- DIRECTION
Copy each line of the listing below exactly.

'''

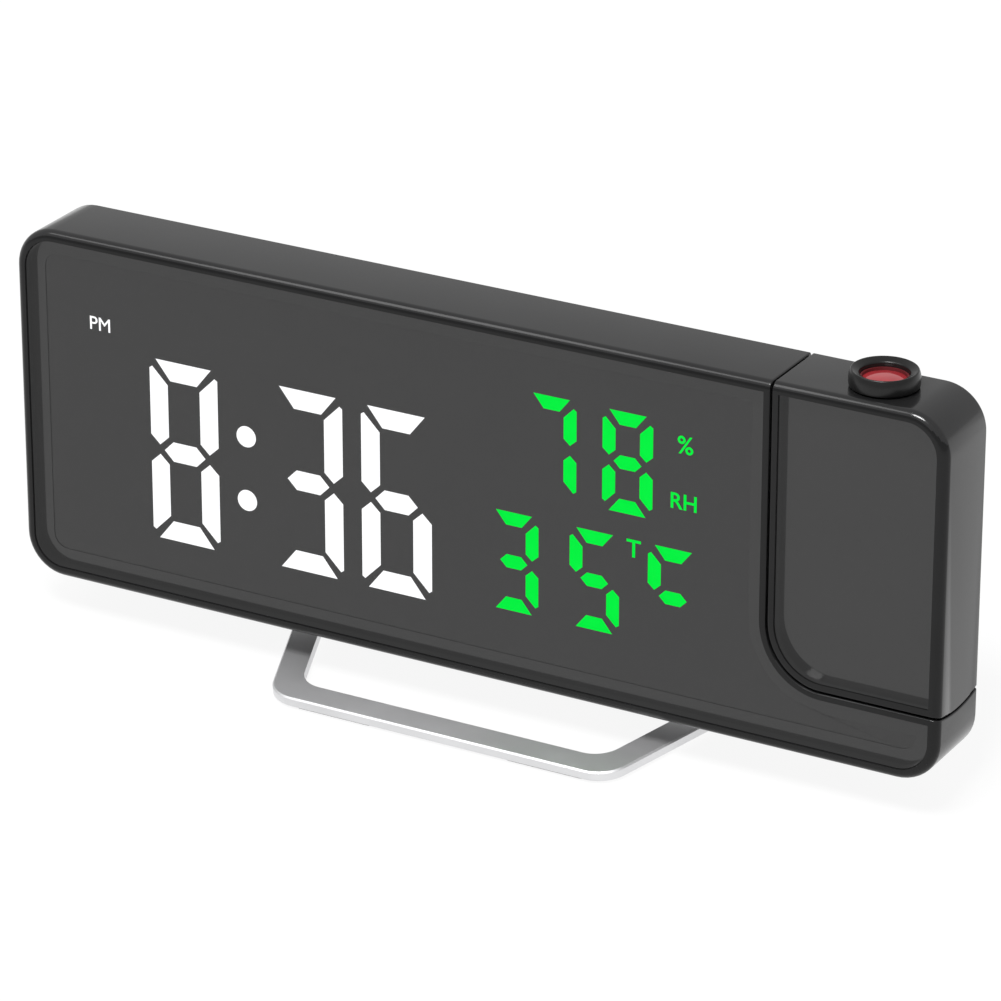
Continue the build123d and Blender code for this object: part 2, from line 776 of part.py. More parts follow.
with BuildPart() as rear_cover:
    add(cover_blank)
    with BuildSketch(face_plane(cover_front)):
        with Locations((housing_x, housing_v)):
            RectangleRounded(housing_width, housing_height, housing_corner)
    extrude(amount=-(rear_depth - cover_front))
    fillet(rear_cover.faces().sort_by(forward)[0].edges(), housing_round)
    with BuildSketch(face_plane(cover_front)):
        with Locations((housing_x, housing_v)):
            RectangleRounded(housing_width - 2 * housing_wall, housing_height - 2 * housing_wall,
                             housing_corner - housing_wall)
    extrude(amount=-(housing_inside - cover_front), mode=Mode.SUBTRACT)
    # pockets for the stand's tabs, open below
    with BuildSketch(face_plane(rear_depth - housing_round)):
        with Locations((-tab_x, pocket_block_v), (tab_x, pocket_block_v)):
            RectangleRounded(2 * pocket_outer_half, pocket_top + pocket_wall - pocket_bottom,
                             pocket_corner)
    extrude(amount=-(pocket_back + pocket_wall - rear_depth + housing_round))
    pocket_backs = rear_cover.faces().filter_by(forward).sort_by(forward)[:2]
    fillet(pocket_backs.edges(), pocket_corner / 2)
    with BuildSketch(face_plane(rear_depth)):
        with Locations((-tab_x, pocket_slot_v), (tab_x, pocket_slot_v)):
            Rectangle(2 * pocket_half, pocket_top - pocket_bottom + cut_margin)
    extrude(amount=-(pocket_back - rear_depth), mode=Mode.SUBTRACT)
    # stand screws pass the pocket's back and bite into a pad inside the housing
    with BuildSketch(face_plane(housing_inside)):
        with Locations(*tab_screw_places):
            Circle(boss_radius)
    extrude(amount=stand_boss_height)
    with BuildSketch(face_plane(housing_inside - stand_boss_height)):
        with Locations(*tab_screw_places):
            Circle(screw_radius + screw_clearance)
    extrude(amount=-cut_margin - housing_wall, mode=Mode.SUBTRACT)
    # bosses for the main board
    with BuildSketch(face_plane(housing_inside)):
        with Locations(*board_boss_places):
            Circle(board_boss_radius)
    extrude(amount=housing_inside - main_board_back)
    with BuildSketch(face_plane(main_board_back)):
        with Locations(*board_boss_places):
            Circle(screw_radius + screw_clearance)
    extrude(amount=-(board_screw_length - main_board_thickness + fit_gap), mode=Mode.SUBTRACT)
    # case screw holes with sunk heads
    with BuildSketch(face_plane(cover_front)):
        with Locations(*boss_places):
            Circle(screw_radius + screw_clearance)
    extrude(amount=-cover_plate, mode=Mode.SUBTRACT)
    with BuildSketch(face_plane(screw_seat)):
        with Locations(*boss_places):
            Circle(head_radius + head_clearance)
    extrude(amount=-cover_plate, mode=Mode.SUBTRACT)
    # button holes
    with BuildSketch(face_plane(housing_inside)):
        with Locations(*[(x, button_v) for x in button_places.values()]):
            SlotOverall(button_width + 2 * button_gap, button_height + 2 * button_gap)
    extrude(amount=-housing_wall, mode=Mode.SUBTRACT)
    # sound slots
    with BuildSketch(face_plane(housing_inside)):
        with Locations((speaker_x, speaker_v)):
            with GridLocations(0, grille_pitch, 1, grille_count):
                SlotOverall(grille_length, grille_slot)
    extrude(amount=-housing_wall, mode=Mode.SUBTRACT)
    # vents behind the sensor
    with BuildSketch(face_plane(housing_inside)):
        with Locations((sensor_x, sensor_v)):
            with GridLocations(vent_pitch, 0, vent_count, 1):
                SlotOverall(vent_length, vent_slot, rotation=90)
    extrude(amount=-housing_wall, mode=Mode.SUBTRACT)
    # cell opening and the step its door sits on
    with BuildSketch(face_plane(housing_inside)):
        with Locations((cell_x, cell_v)):
            Circle(cell_radius + cell_gap)
    extrude(amount=-housing_wall, mode=Mode.SUBTRACT)
    with BuildSketch(face_plane(rear_depth - door_thickness)):
        with Locations((cell_x, cell_v)):
            RectangleRounded(door_size, door_size, door_corner)
    extrude(amount=-door_thickness, mode=Mode.SUBTRACT)
    # socket openings
    with BuildSketch(face_plane(housing_inside)):
        with Locations((usb_x, port_v)):
            Rectangle(usb_width + 2 * port_gap, usb_height + 2 * port_gap)
        with Locations((dc_x, port_v)):
            Rectangle(dc_size + 2 * port_gap, dc_size + 2 * port_gap)
    extrude(amount=-housing_wall, mode=Mode.SUBTRACT)
save(rear_cover, "rear_cover")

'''

- FULL SOLUTION
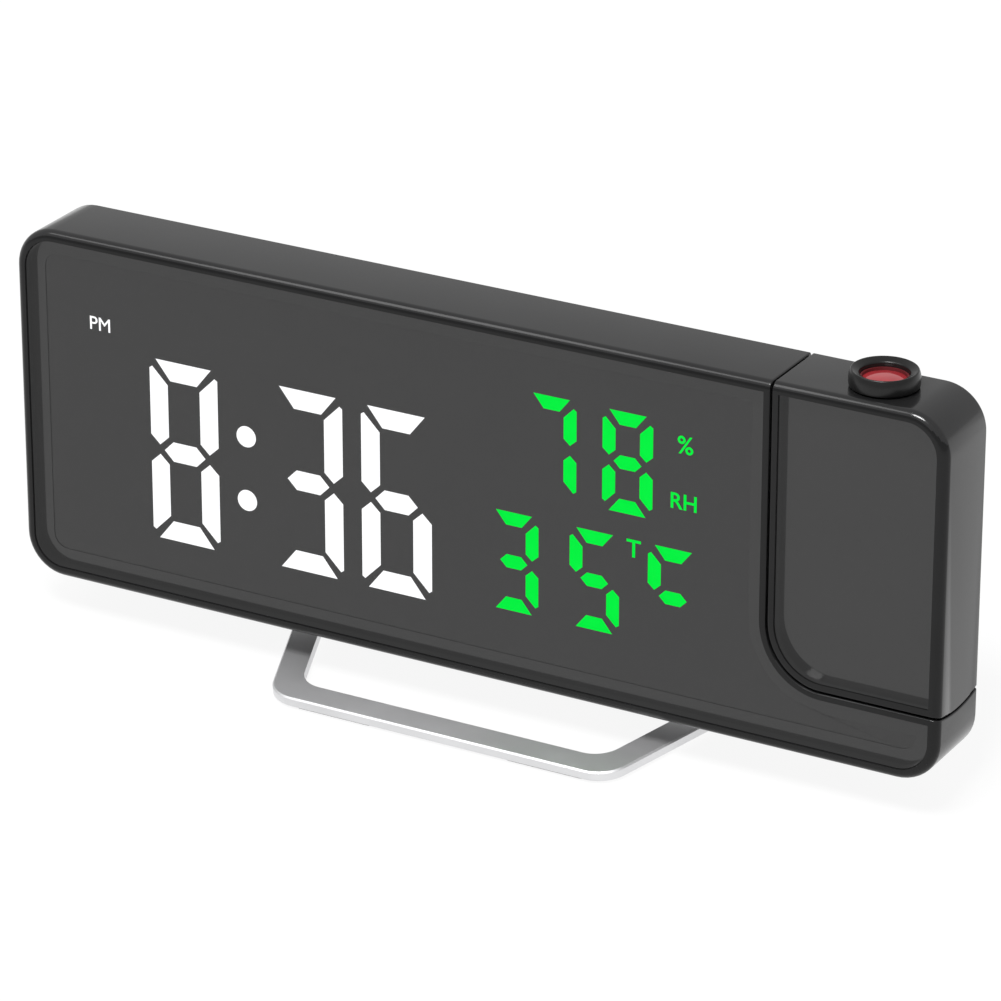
Continue the build123d and Blender code for this object: part 2, from line 776 of part.py. More parts follow.
with BuildPart() as rear_cover:
    add(cover_blank)
    with BuildSketch(face_plane(cover_front)):
        with Locations((housing_x, housing_v)):
            RectangleRounded(housing_width, housing_height, housing_corner)
    extrude(amount=-(rear_depth - cover_front))
    fillet(rear_cover.faces().sort_by(forward)[0].edges(), housing_round)
    with BuildSketch(face_plane(cover_front)):
        with Locations((housing_x, housing_v)):
            RectangleRounded(housing_width - 2 * housing_wall, housing_height - 2 * housing_wall,
                             housing_corner - housing_wall)
    extrude(amount=-(housing_inside - cover_front), mode=Mode.SUBTRACT)
    # pockets for the stand's tabs, open below
    with BuildSketch(face_plane(rear_depth - housing_round)):
        with Locations((-tab_x, pocket_block_v), (tab_x, pocket_block_v)):
            RectangleRounded(2 * pocket_outer_half, pocket_top + pocket_wall - pocket_bottom,
                             pocket_corner)
    extrude(amount=-(pocket_back + pocket_wall - rear_depth + housing_round))
    pocket_backs = rear_cover.faces().filter_by(forward).sort_by(forward)[:2]
    fillet(pocket_backs.edges(), pocket_corner / 2)
    with BuildSketch(face_plane(rear_depth)):
        with Locations((-tab_x, pocket_slot_v), (tab_x, pocket_slot_v)):
            Rectangle(2 * pocket_half, pocket_top - pocket_bottom + cut_margin)
    extrude(amount=-(pocket_back - rear_depth), mode=Mode.SUBTRACT)
    # stand screws pass the pocket's back and bite into a pad inside the housing
    with BuildSketch(face_plane(housing_inside)):
        with Locations(*tab_screw_places):
            Circle(boss_radius)
    extrude(amount=stand_boss_height)
    with BuildSketch(face_plane(housing_inside - stand_boss_height)):
        with Locations(*tab_screw_places):
            Circle(screw_radius + screw_clearance)
    extrude(amount=-cut_margin - housing_wall, mode=Mode.SUBTRACT)
    # bosses for the main board
    with BuildSketch(face_plane(housing_inside)):
        with Locations(*board_boss_places):
            Circle(board_boss_radius)
    extrude(amount=housing_inside - main_board_back)
    with BuildSketch(face_plane(main_board_back)):
        with Locations(*board_boss_places):
            Circle(screw_radius + screw_clearance)
    extrude(amount=-(board_screw_length - main_board_thickness + fit_gap), mode=Mode.SUBTRACT)
    # case screw holes with sunk heads
    with BuildSketch(face_plane(cover_front)):
        with Locations(*boss_places):
            Circle(screw_radius + screw_clearance)
    extrude(amount=-cover_plate, mode=Mode.SUBTRACT)
    with BuildSketch(face_plane(screw_seat)):
        with Locations(*boss_places):
            Circle(head_radius + head_clearance)
    extrude(amount=-cover_plate, mode=Mode.SUBTRACT)
    # button holes
    with BuildSketch(face_plane(housing_inside)):
        with Locations(*[(x, button_v) for x in button_places.values()]):
            SlotOverall(button_width + 2 * button_gap, button_height + 2 * button_gap)
    extrude(amount=-housing_wall, mode=Mode.SUBTRACT)
    # sound slots
    with BuildSketch(face_plane(housing_inside)):
        with Locations((speaker_x, speaker_v)):
            with GridLocations(0, grille_pitch, 1, grille_count):
                SlotOverall(grille_length, grille_slot)
    extrude(amount=-housing_wall, mode=Mode.SUBTRACT)
    # vents behind the sensor
    with BuildSketch(face_plane(housing_inside)):
        with Locations((sensor_x, sensor_v)):
            with GridLocations(vent_pitch, 0, vent_count, 1):
                SlotOverall(vent_length, vent_slot, rotation=90)
    extrude(amount=-housing_wall, mode=Mode.SUBTRACT)
    # cell opening and the step its door sits on
    with BuildSketch(face_plane(housing_inside)):
        with Locations((cell_x, cell_v)):
            Circle(cell_radius + cell_gap)
    extrude(amount=-housing_wall, mode=Mode.SUBTRACT)
    with BuildSketch(face_plane(rear_depth - door_thickness)):
        with Locations((cell_x, cell_v)):
            RectangleRounded(door_size, door_size, door_corner)
    extrude(amount=-door_thickness, mode=Mode.SUBTRACT)
    # socket openings
    with BuildSketch(face_plane(housing_inside)):
        with Locations((usb_x, port_v)):
            Rectangle(usb_width + 2 * port_gap, usb_height + 2 * port_gap)
        with Locations((dc_x, port_v)):
            Rectangle(dc_size + 2 * port_gap, dc_size + 2 * port_gap)
    extrude(amount=-housing_wall, mode=Mode.SUBTRACT)
save(rear_cover, "rear_cover")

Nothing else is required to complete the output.